Распространение рабства и концентрация богатств в руках горстки рабовладельцев неизбежно сопровождались разорением свободных городских и сельских производителей, а в античных условиях с порожденным рабством пренебрежением к физическому труду создание новых форм производительной деятельности свободных было невозможно. Поэтому разоряемые массы превращались в паразитическую чернь – процесс, который составлял одну из черт упадка и деградации античного общества. Это общество оказалось в тупике, было обречено на гибель.

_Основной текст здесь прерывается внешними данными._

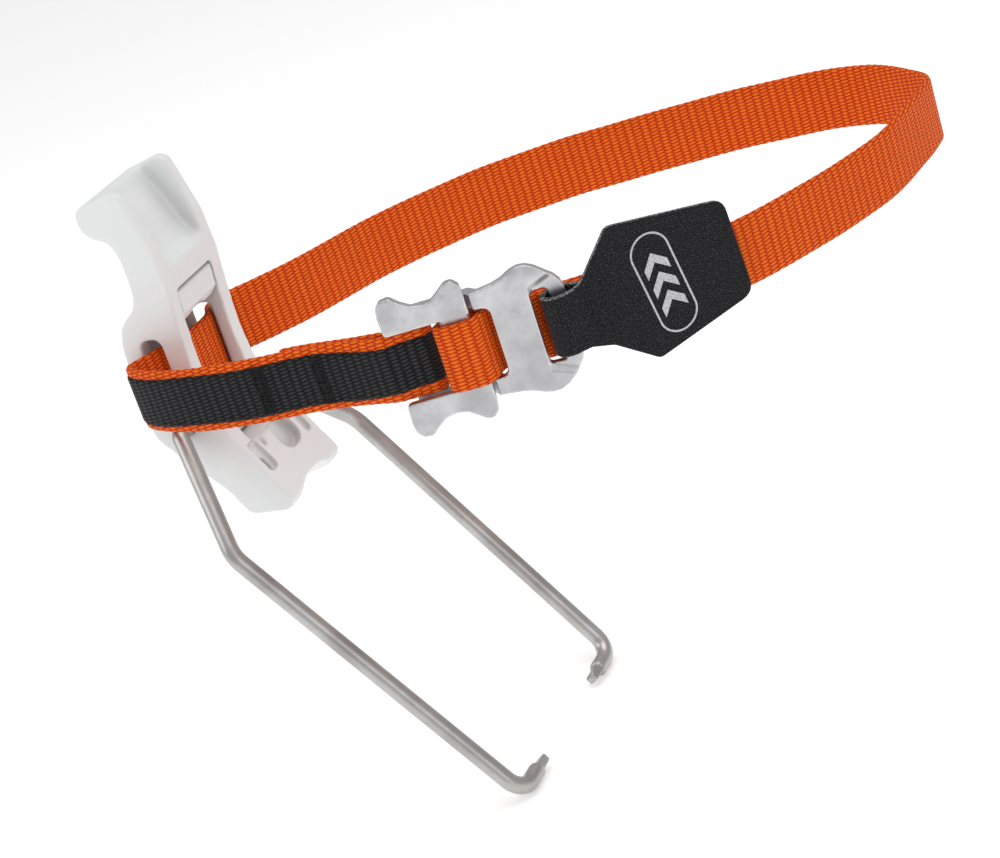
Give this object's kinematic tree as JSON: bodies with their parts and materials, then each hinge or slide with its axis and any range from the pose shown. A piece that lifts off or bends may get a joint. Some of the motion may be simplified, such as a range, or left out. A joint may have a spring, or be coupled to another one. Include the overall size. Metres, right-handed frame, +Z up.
{
  "type": "heel lever binding",
  "caption": "Heel binding of a crampon: bent wire bail with inward hooks, plastic heel lever turning on it, and a webbing ankle strap with slider buckle and pull tab.",
  "frame": {"origin": "midway between the two wire hooks, on the axis they turn on in the crampon's heel", "axes": "+X across the boot toward the buckle side, along the hook axis, +Y toward the toe, +Z up with the boot standing"},
  "size_m": [0.1437, 0.1635, 0.1487],
  "materials": {
    "wire": "satin drawn wire",
    "lever": "satin moulded",
    "keeper": "satin moulded",
    "webbing": "ribbed polyester weave",
    "tape": "ribbed weave",
    "thread": "sewn thread",
    "thread_grey": "sewn thread",
    "plate": "tumbled satin",
    "tab": "laminated knit"
  },
  "bodies": {
    "wire": {"wire_bail": "wire"},
    "lever": {"lever_body": "lever", "wire_keeper": "keeper", "ankle_strap": "webbing", "strap_tape": "tape", "loop_tacks": "thread", "tape_stitches": "thread", "strap_tail": "webbing", "tail_tack": "thread", "slider_plate": "plate"},
    "buckle_frame": {"buckle_frame": "plate", "end_loop": "webbing"},
    "pull_tab": {"pull_tab": "tab", "tab_stitches": "thread_grey"}
  },
  "joints": [
    {"name": "lever_pivot", "type": "hinge", "parent": "wire", "child": "lever", "pos_m": [0, -0.0628, 0.09], "axis": [1, 0, 0], "range_deg": [0, 110]},
    {"name": "buckle_frame_tilt", "type": "hinge", "parent": "lever", "child": "buckle_frame", "pos_m": [0.01412, 0.01537, 0.1013], "axis": [0, 0, -1], "range_deg": [0, 22]},
    {"name": "tab_swing", "type": "hinge", "parent": "buckle_frame", "child": "pull_tab", "pos_m": [0.0049, 0.03262, 0.1013], "axis": [0, 0, -1], "range_deg": [0, 80]}
  ]
}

В подготовительных материалах к «Анти-Дюрингу» Энгельс, указав на противоречие рабовладельческого общества – ограниченную производительность рабского труда и бесперспективность широкого развития каких-либо других форм производительного труда, – раскрыл одну из важных особенностей истории античного мира. Его внутреннее развитие, отмечал он, происходило не столько путем перехода от одной фазы к более высокой, связанного с модификацией способа производства, сколько путем смены однотипных общественных структур, воспроизводящих по сути в прежнем виде, хотя часто и в более крупных масштабах, те же производственные отношения. Происходило это главным образом посредством завоевания – «насильственного порабощения гибнущего общества другим, более сильным (Греция была покорена Македонией, а позже Римом)» [480]. Стадиальность в античной истории (переход от античной Греции к монархии Александра Македонского и эллинистическим государствам, а затем к Римской империи) носила в известном смысле характер повторяемости – в иных размерах и сравнительно на более высокой ступени – тех же социальных процессов, с тем же лежащим в их основе противоречием, свойственным рабскому труду. Все это продолжалось до того исторического момента, когда вообще исчерпалась возможность повторения этих процессов и перемещения их географических центров. Тогда наступил час окончательной гибели античного рабовладельческого общества.